DATA PROVIDED ::
__________
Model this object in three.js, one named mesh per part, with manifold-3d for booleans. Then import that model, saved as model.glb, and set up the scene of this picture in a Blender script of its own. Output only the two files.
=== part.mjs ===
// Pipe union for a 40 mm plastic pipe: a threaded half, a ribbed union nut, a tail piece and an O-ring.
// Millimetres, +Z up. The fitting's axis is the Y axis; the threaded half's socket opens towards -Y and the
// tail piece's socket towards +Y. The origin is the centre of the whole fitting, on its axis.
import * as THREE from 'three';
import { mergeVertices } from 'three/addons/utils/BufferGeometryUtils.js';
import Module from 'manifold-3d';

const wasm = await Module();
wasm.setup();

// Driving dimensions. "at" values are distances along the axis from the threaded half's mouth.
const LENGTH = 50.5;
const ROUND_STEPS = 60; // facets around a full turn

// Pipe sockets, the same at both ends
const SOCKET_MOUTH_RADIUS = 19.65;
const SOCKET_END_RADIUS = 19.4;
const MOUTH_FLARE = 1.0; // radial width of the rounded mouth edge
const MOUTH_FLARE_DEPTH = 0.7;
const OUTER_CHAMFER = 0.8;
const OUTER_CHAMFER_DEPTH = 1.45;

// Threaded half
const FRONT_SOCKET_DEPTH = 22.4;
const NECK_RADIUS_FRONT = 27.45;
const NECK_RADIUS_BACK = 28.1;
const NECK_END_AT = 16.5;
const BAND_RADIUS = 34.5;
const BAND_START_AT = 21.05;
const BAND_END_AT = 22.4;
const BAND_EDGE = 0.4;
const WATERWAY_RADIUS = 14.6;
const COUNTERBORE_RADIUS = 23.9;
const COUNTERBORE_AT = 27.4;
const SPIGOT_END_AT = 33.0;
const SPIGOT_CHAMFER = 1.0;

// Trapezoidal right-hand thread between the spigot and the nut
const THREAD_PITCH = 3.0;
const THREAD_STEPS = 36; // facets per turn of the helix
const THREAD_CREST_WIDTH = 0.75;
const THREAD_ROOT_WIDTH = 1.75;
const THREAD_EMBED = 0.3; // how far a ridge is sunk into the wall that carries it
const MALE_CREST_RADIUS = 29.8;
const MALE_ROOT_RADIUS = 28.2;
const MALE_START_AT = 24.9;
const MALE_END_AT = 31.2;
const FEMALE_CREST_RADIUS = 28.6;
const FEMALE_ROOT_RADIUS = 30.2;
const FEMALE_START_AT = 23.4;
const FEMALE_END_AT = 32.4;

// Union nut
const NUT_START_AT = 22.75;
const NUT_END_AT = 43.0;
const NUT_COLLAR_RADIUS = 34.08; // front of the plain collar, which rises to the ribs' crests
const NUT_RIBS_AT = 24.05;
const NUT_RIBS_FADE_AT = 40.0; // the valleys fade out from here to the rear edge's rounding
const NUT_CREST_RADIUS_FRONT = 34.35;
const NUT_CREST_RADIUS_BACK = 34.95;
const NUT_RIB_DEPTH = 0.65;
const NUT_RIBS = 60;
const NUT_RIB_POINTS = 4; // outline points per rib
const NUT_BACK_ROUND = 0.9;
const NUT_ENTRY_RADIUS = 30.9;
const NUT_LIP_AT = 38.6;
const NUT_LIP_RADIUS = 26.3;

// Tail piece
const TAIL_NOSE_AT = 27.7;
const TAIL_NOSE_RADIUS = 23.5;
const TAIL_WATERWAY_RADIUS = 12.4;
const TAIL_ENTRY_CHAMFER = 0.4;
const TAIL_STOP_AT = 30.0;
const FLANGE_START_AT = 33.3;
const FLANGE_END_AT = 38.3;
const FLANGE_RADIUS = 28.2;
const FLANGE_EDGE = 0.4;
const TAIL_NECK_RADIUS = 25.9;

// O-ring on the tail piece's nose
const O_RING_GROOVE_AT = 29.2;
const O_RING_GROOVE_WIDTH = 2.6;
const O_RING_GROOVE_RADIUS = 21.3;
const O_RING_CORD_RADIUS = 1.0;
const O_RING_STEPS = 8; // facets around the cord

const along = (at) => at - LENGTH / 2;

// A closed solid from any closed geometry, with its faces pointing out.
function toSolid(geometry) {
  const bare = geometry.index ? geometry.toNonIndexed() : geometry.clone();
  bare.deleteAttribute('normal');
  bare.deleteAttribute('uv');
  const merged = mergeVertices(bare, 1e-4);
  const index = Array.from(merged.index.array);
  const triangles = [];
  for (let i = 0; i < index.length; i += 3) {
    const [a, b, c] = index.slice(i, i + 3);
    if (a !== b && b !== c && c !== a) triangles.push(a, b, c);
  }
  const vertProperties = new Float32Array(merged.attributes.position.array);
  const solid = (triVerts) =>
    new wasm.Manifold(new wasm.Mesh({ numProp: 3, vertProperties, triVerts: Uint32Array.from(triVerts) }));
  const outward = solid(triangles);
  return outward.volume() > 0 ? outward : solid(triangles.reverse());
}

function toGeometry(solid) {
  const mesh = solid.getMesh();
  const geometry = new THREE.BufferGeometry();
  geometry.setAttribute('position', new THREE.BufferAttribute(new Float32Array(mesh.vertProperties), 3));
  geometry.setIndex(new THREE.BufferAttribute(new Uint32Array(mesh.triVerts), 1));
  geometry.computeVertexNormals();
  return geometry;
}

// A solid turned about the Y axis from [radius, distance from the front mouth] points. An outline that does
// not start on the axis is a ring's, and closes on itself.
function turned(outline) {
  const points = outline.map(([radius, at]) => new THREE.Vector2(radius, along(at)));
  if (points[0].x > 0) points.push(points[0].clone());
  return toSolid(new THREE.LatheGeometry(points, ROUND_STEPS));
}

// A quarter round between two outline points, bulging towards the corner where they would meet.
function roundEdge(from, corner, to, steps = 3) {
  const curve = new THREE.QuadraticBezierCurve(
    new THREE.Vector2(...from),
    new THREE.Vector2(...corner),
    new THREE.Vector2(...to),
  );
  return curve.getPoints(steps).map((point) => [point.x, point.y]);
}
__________
TASK OBJECTIVE :: Everything from the first line above through the line that contains "const ROUND_STEPS = 60;" should be duplicated exactly, please, and nothing beyond it.

IN RESPONSE ::
Model this object in three.js, one named mesh per part, with manifold-3d for booleans. Then import that model, saved as model.glb, and set up the scene of this picture in a Blender script of its own. Output only the two files.
=== part.mjs ===
// Pipe union for a 40 mm plastic pipe: a threaded half, a ribbed union nut, a tail piece and an O-ring.
// Millimetres, +Z up. The fitting's axis is the Y axis; the threaded half's socket opens towards -Y and the
// tail piece's socket towards +Y. The origin is the centre of the whole fitting, on its axis.
import * as THREE from 'three';
import { mergeVertices } from 'three/addons/utils/BufferGeometryUtils.js';
import Module from 'manifold-3d';

const wasm = await Module();
wasm.setup();

// Driving dimensions. "at" values are distances along the axis from the threaded half's mouth.
const LENGTH = 50.5;
const ROUND_STEPS = 60; // facets around a full turn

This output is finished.